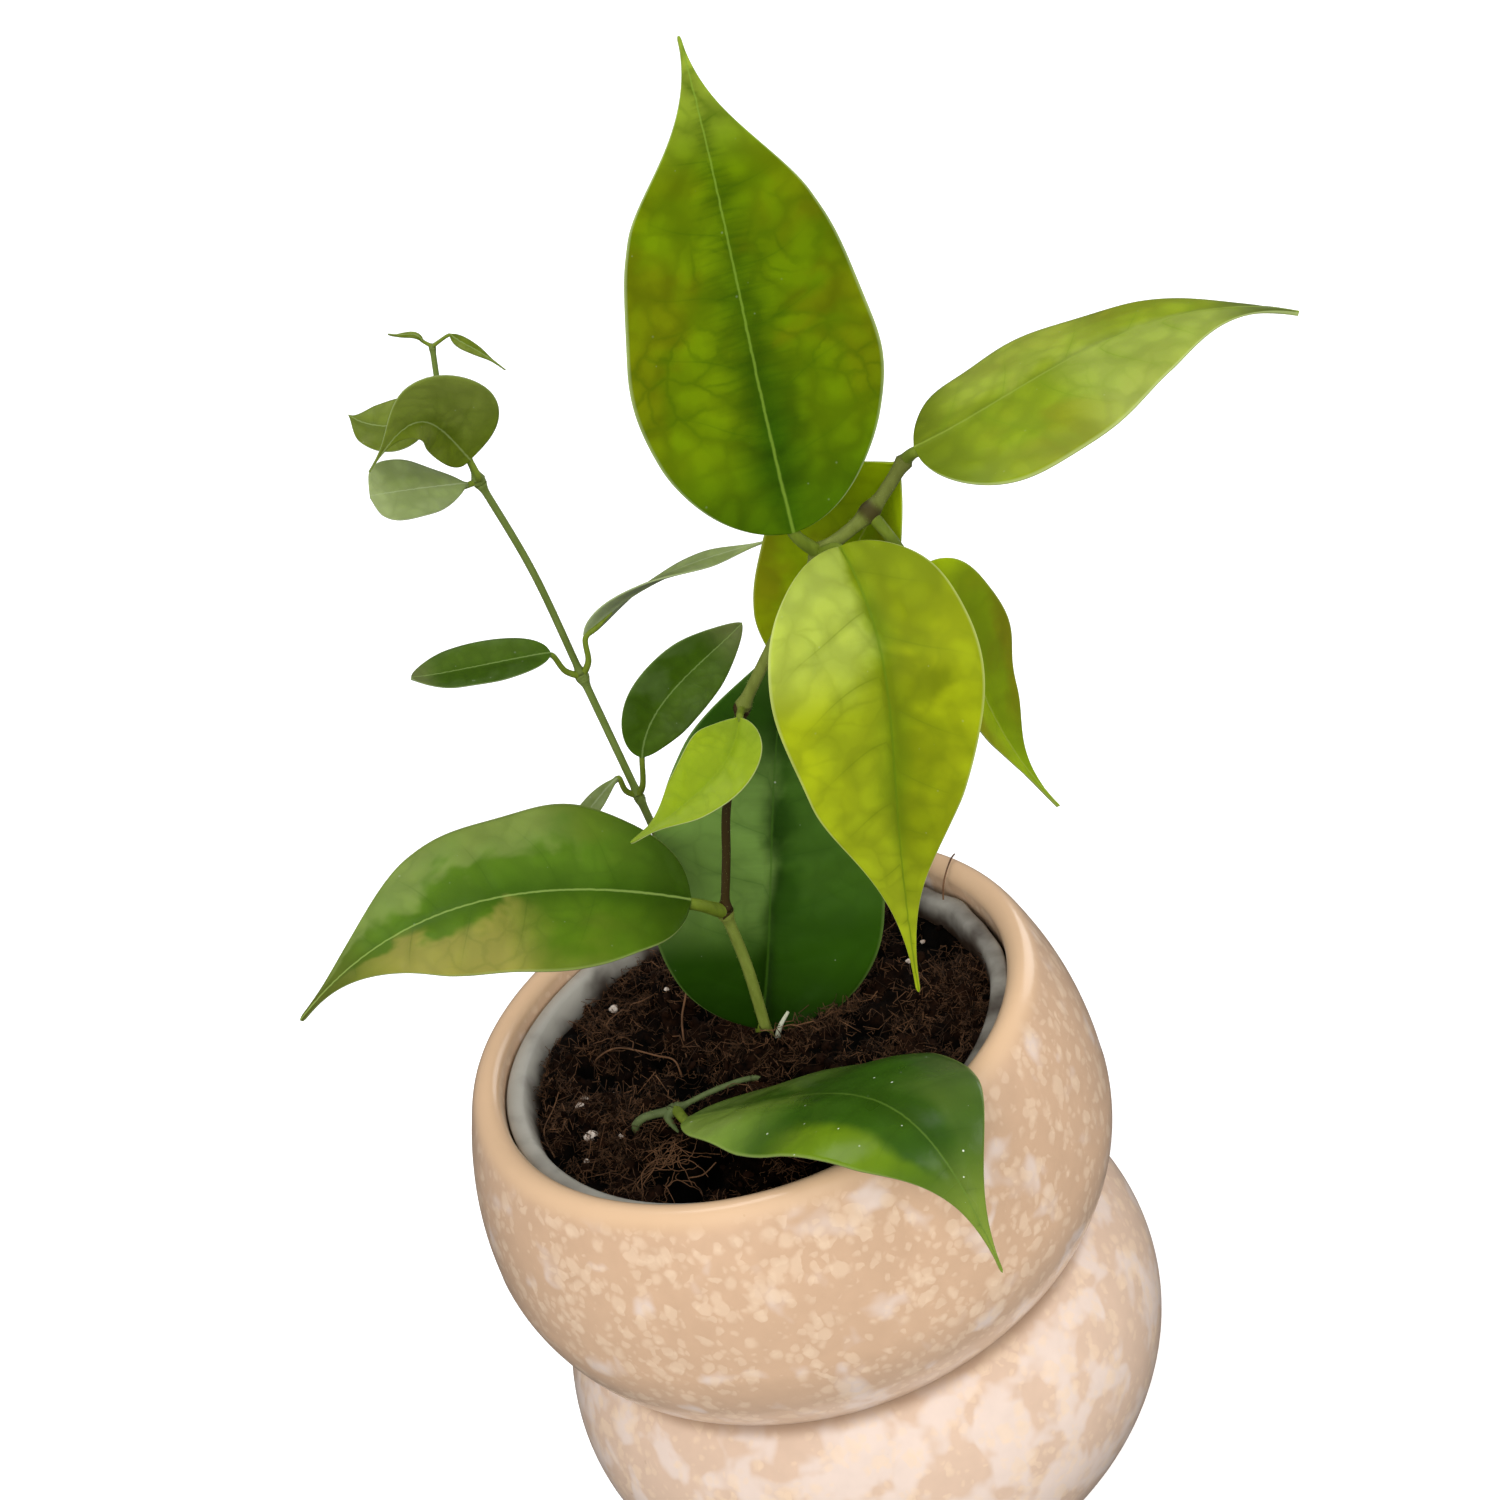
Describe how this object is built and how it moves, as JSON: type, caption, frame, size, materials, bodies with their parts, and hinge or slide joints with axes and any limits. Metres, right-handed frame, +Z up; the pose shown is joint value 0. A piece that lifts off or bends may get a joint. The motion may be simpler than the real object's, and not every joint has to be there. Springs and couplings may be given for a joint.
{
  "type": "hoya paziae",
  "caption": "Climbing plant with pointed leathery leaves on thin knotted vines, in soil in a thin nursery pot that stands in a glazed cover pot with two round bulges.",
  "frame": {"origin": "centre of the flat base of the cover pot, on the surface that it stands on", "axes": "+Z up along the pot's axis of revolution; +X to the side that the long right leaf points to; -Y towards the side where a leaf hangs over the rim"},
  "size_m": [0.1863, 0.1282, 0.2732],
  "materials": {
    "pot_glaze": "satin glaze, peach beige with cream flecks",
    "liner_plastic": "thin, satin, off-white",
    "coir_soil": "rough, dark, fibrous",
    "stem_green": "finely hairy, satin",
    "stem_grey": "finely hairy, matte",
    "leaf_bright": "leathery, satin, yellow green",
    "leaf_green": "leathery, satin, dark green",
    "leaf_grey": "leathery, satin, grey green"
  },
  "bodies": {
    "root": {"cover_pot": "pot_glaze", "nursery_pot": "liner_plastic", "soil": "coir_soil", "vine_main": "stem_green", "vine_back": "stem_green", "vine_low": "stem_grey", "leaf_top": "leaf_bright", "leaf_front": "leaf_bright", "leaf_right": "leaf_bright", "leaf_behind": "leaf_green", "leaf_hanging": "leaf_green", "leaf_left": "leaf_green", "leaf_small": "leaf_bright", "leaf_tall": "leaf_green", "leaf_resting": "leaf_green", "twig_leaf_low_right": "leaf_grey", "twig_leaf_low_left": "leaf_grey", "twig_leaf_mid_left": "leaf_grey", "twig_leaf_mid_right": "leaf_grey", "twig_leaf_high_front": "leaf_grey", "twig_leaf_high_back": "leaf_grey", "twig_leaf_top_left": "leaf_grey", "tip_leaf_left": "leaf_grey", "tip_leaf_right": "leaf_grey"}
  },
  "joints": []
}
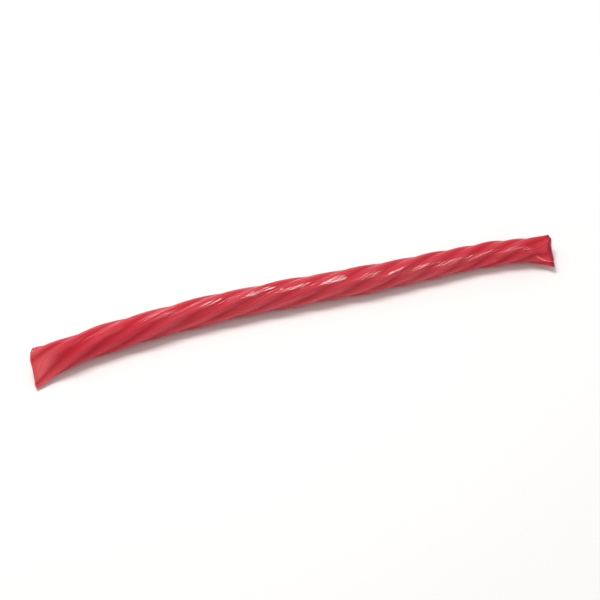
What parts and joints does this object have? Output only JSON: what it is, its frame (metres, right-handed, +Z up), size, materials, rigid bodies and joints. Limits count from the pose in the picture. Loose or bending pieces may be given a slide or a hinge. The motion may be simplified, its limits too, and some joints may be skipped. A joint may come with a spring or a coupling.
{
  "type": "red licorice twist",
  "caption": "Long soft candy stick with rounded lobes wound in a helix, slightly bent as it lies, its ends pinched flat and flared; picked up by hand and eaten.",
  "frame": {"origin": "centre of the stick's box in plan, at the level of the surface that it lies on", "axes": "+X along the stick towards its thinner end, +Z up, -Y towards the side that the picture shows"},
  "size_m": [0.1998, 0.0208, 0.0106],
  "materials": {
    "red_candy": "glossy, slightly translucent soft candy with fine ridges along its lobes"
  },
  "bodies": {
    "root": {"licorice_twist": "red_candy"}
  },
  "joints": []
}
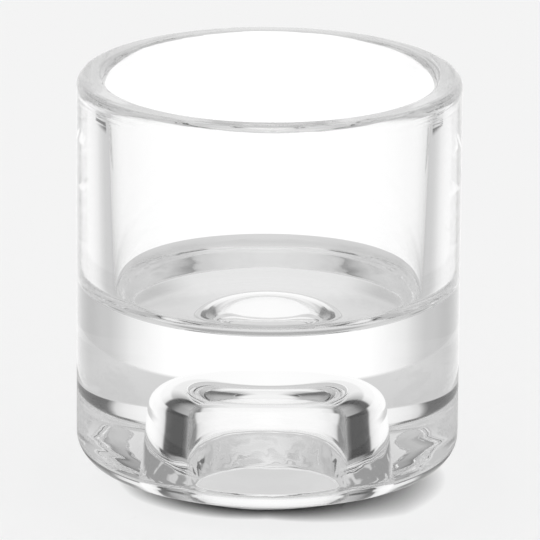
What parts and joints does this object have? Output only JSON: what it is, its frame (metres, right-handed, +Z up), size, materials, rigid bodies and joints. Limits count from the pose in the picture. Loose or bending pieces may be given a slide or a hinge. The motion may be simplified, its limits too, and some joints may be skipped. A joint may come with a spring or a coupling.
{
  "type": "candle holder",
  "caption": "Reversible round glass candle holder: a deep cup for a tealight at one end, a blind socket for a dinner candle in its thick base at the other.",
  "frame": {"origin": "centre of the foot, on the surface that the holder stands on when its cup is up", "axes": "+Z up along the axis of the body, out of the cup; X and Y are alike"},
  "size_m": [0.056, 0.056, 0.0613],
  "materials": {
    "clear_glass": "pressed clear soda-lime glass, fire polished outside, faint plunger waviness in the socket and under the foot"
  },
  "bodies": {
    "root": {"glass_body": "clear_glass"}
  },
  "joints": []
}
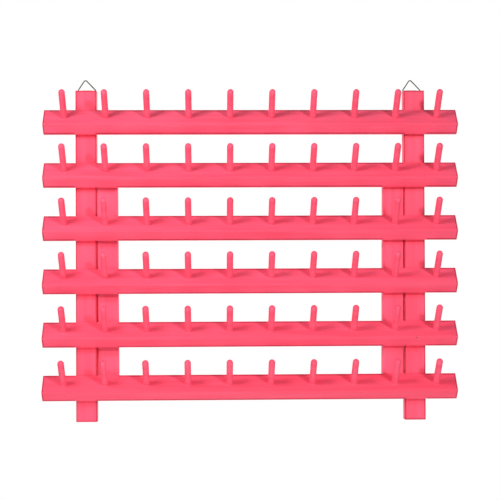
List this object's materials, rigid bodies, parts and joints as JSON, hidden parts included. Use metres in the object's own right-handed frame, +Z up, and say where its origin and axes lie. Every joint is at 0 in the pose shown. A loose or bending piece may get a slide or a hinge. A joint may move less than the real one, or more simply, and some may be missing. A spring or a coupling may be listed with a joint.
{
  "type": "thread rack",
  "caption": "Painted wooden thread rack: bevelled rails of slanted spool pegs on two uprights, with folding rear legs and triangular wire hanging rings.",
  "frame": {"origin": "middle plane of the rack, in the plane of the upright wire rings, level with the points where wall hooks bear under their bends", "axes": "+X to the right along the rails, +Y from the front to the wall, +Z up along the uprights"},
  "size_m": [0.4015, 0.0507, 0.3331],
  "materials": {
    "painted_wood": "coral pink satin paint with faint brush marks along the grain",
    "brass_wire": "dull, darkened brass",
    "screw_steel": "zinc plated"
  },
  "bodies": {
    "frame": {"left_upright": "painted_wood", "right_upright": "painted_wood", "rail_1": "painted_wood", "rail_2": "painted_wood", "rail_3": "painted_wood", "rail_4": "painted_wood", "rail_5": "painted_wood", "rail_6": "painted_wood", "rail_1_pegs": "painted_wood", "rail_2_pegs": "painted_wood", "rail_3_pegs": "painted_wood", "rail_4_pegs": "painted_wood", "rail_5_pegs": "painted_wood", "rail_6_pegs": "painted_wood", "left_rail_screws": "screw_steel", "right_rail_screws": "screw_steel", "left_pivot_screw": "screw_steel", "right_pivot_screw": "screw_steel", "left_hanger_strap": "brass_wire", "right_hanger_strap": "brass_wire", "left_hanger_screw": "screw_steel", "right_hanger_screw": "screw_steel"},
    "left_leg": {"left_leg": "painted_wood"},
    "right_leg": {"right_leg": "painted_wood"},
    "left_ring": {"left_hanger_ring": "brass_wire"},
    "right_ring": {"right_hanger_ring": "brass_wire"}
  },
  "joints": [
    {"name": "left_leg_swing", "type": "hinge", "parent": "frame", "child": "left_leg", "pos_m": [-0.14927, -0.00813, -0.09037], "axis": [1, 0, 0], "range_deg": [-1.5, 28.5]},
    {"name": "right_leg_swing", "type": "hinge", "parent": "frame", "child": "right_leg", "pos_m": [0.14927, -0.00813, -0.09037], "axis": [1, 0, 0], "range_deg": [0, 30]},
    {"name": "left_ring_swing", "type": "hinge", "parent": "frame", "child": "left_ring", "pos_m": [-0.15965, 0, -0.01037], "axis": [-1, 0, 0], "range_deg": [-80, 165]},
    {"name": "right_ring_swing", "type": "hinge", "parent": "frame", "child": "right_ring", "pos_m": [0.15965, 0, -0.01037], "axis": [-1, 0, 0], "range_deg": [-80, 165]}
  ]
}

▶ WRITTEN INSTRUCTION:
Write out the full set of records exactly as given.

▶ EXERCISE RESULT:
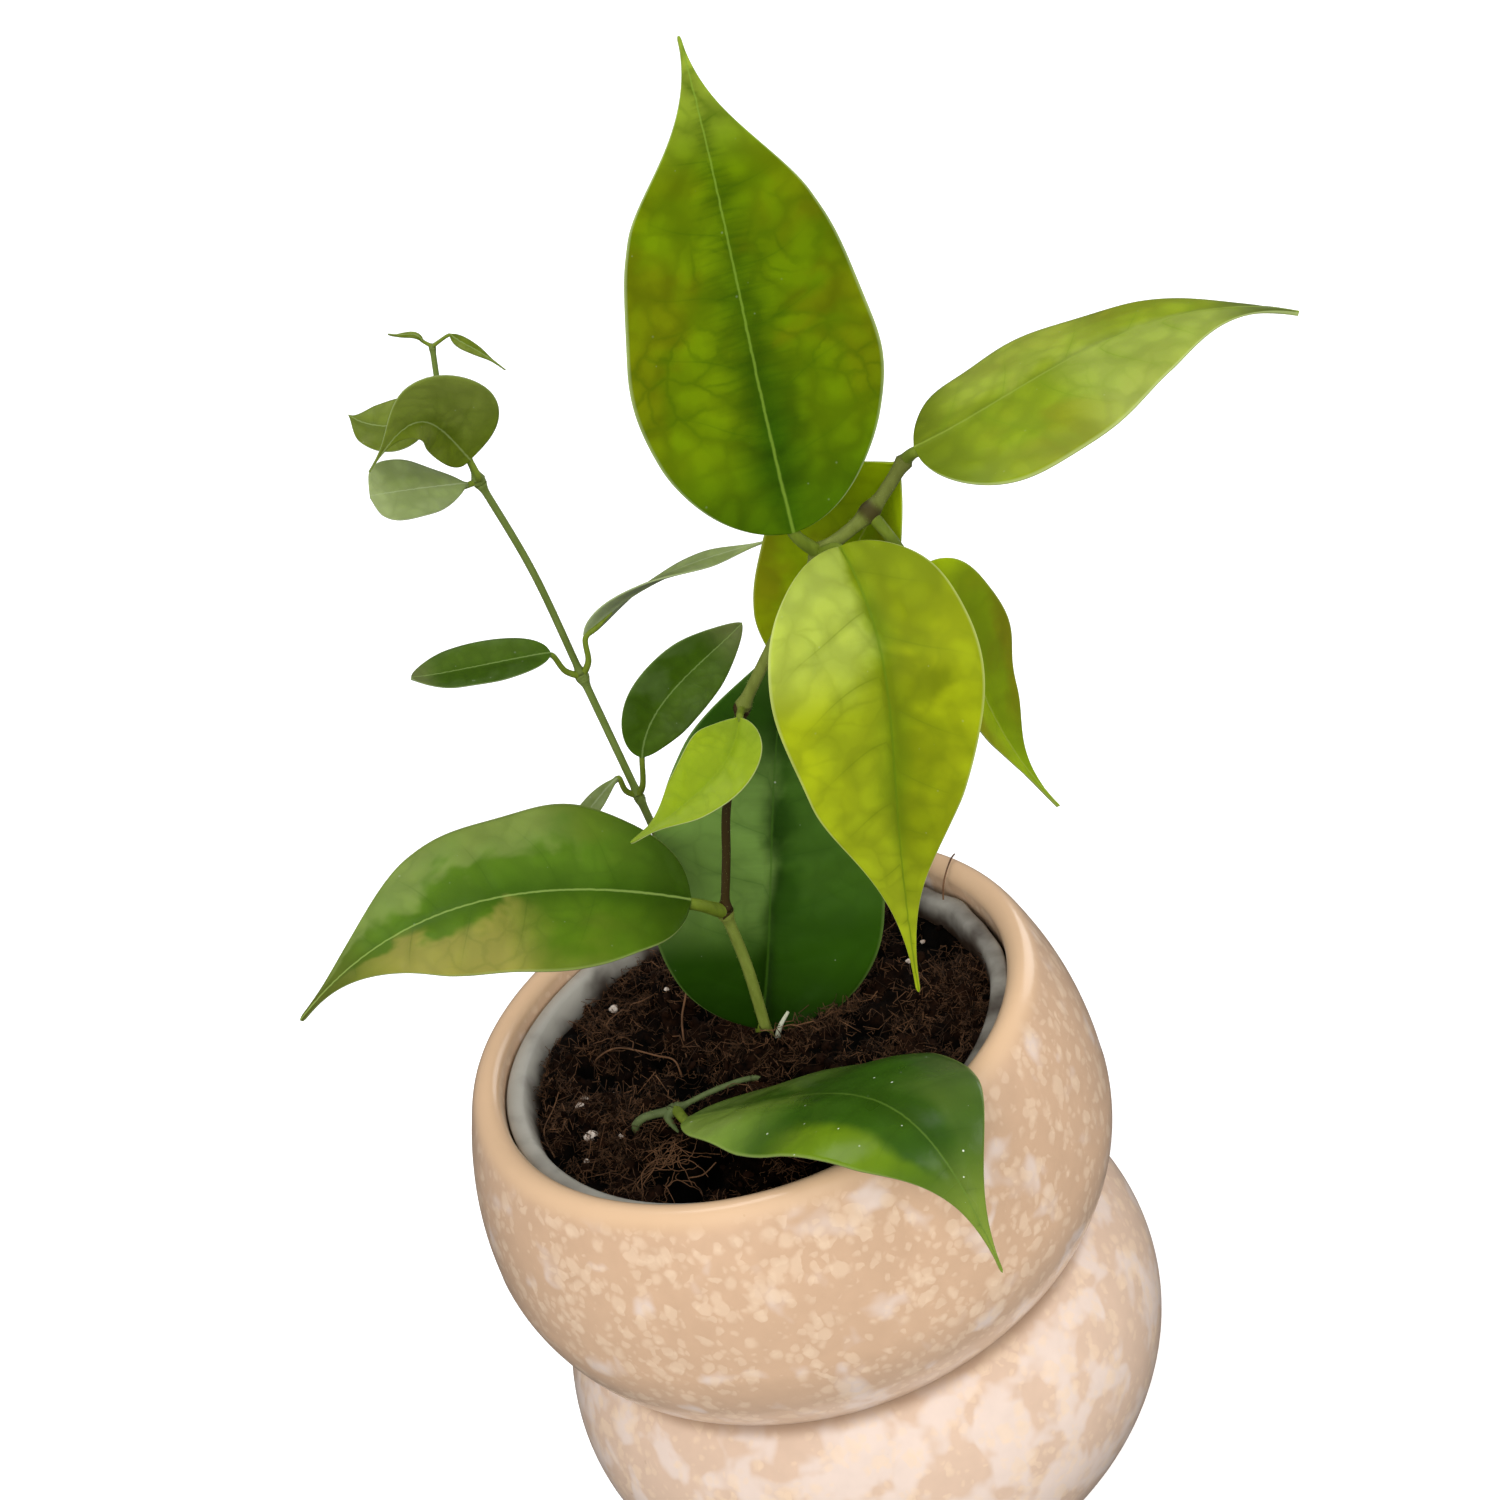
Describe how this object is built and how it moves, as JSON: type, caption, frame, size, materials, bodies with their parts, and hinge or slide joints with axes and any limits. Metres, right-handed frame, +Z up; the pose shown is joint value 0. A piece that lifts off or bends may get a joint. The motion may be simpler than the real object's, and not every joint has to be there. Springs and couplings may be given for a joint.
{
  "type": "hoya paziae",
  "caption": "Climbing plant with pointed leathery leaves on thin knotted vines, in soil in a thin nursery pot that stands in a glazed cover pot with two round bulges.",
  "frame": {"origin": "centre of the flat base of the cover pot, on the surface that it stands on", "axes": "+Z up along the pot's axis of revolution; +X to the side that the long right leaf points to; -Y towards the side where a leaf hangs over the rim"},
  "size_m": [0.1863, 0.1282, 0.2732],
  "materials": {
    "pot_glaze": "satin glaze, peach beige with cream flecks",
    "liner_plastic": "thin, satin, off-white",
    "coir_soil": "rough, dark, fibrous",
    "stem_green": "finely hairy, satin",
    "stem_grey": "finely hairy, matte",
    "leaf_bright": "leathery, satin, yellow green",
    "leaf_green": "leathery, satin, dark green",
    "leaf_grey": "leathery, satin, grey green"
  },
  "bodies": {
    "root": {"cover_pot": "pot_glaze", "nursery_pot": "liner_plastic", "soil": "coir_soil", "vine_main": "stem_green", "vine_back": "stem_green", "vine_low": "stem_grey", "leaf_top": "leaf_bright", "leaf_front": "leaf_bright", "leaf_right": "leaf_bright", "leaf_behind": "leaf_green", "leaf_hanging": "leaf_green", "leaf_left": "leaf_green", "leaf_small": "leaf_bright", "leaf_tall": "leaf_green", "leaf_resting": "leaf_green", "twig_leaf_low_right": "leaf_grey", "twig_leaf_low_left": "leaf_grey", "twig_leaf_mid_left": "leaf_grey", "twig_leaf_mid_right": "leaf_grey", "twig_leaf_high_front": "leaf_grey", "twig_leaf_high_back": "leaf_grey", "twig_leaf_top_left": "leaf_grey", "tip_leaf_left": "leaf_grey", "tip_leaf_right": "leaf_grey"}
  },
  "joints": []
}
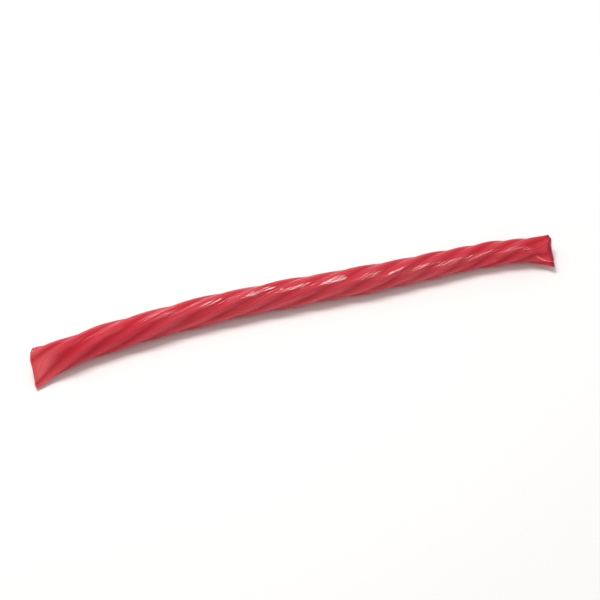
What parts and joints does this object have? Output only JSON: what it is, its frame (metres, right-handed, +Z up), size, materials, rigid bodies and joints. Limits count from the pose in the picture. Loose or bending pieces may be given a slide or a hinge. The motion may be simplified, its limits too, and some joints may be skipped. A joint may come with a spring or a coupling.
{
  "type": "red licorice twist",
  "caption": "Long soft candy stick with rounded lobes wound in a helix, slightly bent as it lies, its ends pinched flat and flared; picked up by hand and eaten.",
  "frame": {"origin": "centre of the stick's box in plan, at the level of the surface that it lies on", "axes": "+X along the stick towards its thinner end, +Z up, -Y towards the side that the picture shows"},
  "size_m": [0.1998, 0.0208, 0.0106],
  "materials": {
    "red_candy": "glossy, slightly translucent soft candy with fine ridges along its lobes"
  },
  "bodies": {
    "root": {"licorice_twist": "red_candy"}
  },
  "joints": []
}
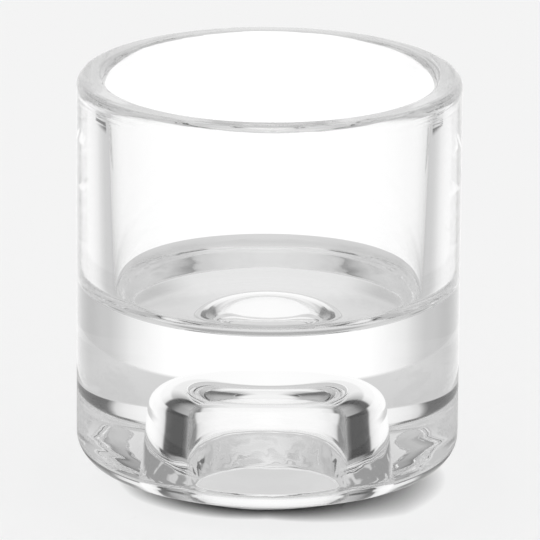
What parts and joints does this object have? Output only JSON: what it is, its frame (metres, right-handed, +Z up), size, materials, rigid bodies and joints. Limits count from the pose in the picture. Loose or bending pieces may be given a slide or a hinge. The motion may be simplified, its limits too, and some joints may be skipped. A joint may come with a spring or a coupling.
{
  "type": "candle holder",
  "caption": "Reversible round glass candle holder: a deep cup for a tealight at one end, a blind socket for a dinner candle in its thick base at the other.",
  "frame": {"origin": "centre of the foot, on the surface that the holder stands on when its cup is up", "axes": "+Z up along the axis of the body, out of the cup; X and Y are alike"},
  "size_m": [0.056, 0.056, 0.0613],
  "materials": {
    "clear_glass": "pressed clear soda-lime glass, fire polished outside, faint plunger waviness in the socket and under the foot"
  },
  "bodies": {
    "root": {"glass_body": "clear_glass"}
  },
  "joints": []
}
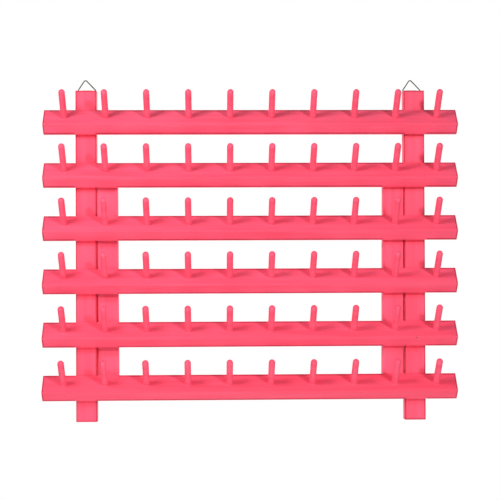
List this object's materials, rigid bodies, parts and joints as JSON, hidden parts included. Use metres in the object's own right-handed frame, +Z up, and say where its origin and axes lie. Every joint is at 0 in the pose shown. A loose or bending piece may get a slide or a hinge. A joint may move less than the real one, or more simply, and some may be missing. A spring or a coupling may be listed with a joint.
{
  "type": "thread rack",
  "caption": "Painted wooden thread rack: bevelled rails of slanted spool pegs on two uprights, with folding rear legs and triangular wire hanging rings.",
  "frame": {"origin": "middle plane of the rack, in the plane of the upright wire rings, level with the points where wall hooks bear under their bends", "axes": "+X to the right along the rails, +Y from the front to the wall, +Z up along the uprights"},
  "size_m": [0.4015, 0.0507, 0.3331],
  "materials": {
    "painted_wood": "coral pink satin paint with faint brush marks along the grain",
    "brass_wire": "dull, darkened brass",
    "screw_steel": "zinc plated"
  },
  "bodies": {
    "frame": {"left_upright": "painted_wood", "right_upright": "painted_wood", "rail_1": "painted_wood", "rail_2": "painted_wood", "rail_3": "painted_wood", "rail_4": "painted_wood", "rail_5": "painted_wood", "rail_6": "painted_wood", "rail_1_pegs": "painted_wood", "rail_2_pegs": "painted_wood", "rail_3_pegs": "painted_wood", "rail_4_pegs": "painted_wood", "rail_5_pegs": "painted_wood", "rail_6_pegs": "painted_wood", "left_rail_screws": "screw_steel", "right_rail_screws": "screw_steel", "left_pivot_screw": "screw_steel", "right_pivot_screw": "screw_steel", "left_hanger_strap": "brass_wire", "right_hanger_strap": "brass_wire", "left_hanger_screw": "screw_steel", "right_hanger_screw": "screw_steel"},
    "left_leg": {"left_leg": "painted_wood"},
    "right_leg": {"right_leg": "painted_wood"},
    "left_ring": {"left_hanger_ring": "brass_wire"},
    "right_ring": {"right_hanger_ring": "brass_wire"}
  },
  "joints": [
    {"name": "left_leg_swing", "type": "hinge", "parent": "frame", "child": "left_leg", "pos_m": [-0.14927, -0.00813, -0.09037], "axis": [1, 0, 0], "range_deg": [-1.5, 28.5]},
    {"name": "right_leg_swing", "type": "hinge", "parent": "frame", "child": "right_leg", "pos_m": [0.14927, -0.00813, -0.09037], "axis": [1, 0, 0], "range_deg": [0, 30]},
    {"name": "left_ring_swing", "type": "hinge", "parent": "frame", "child": "left_ring", "pos_m": [-0.15965, 0, -0.01037], "axis": [-1, 0, 0], "range_deg": [-80, 165]},
    {"name": "right_ring_swing", "type": "hinge", "parent": "frame", "child": "right_ring", "pos_m": [0.15965, 0, -0.01037], "axis": [-1, 0, 0], "range_deg": [-80, 165]}
  ]
}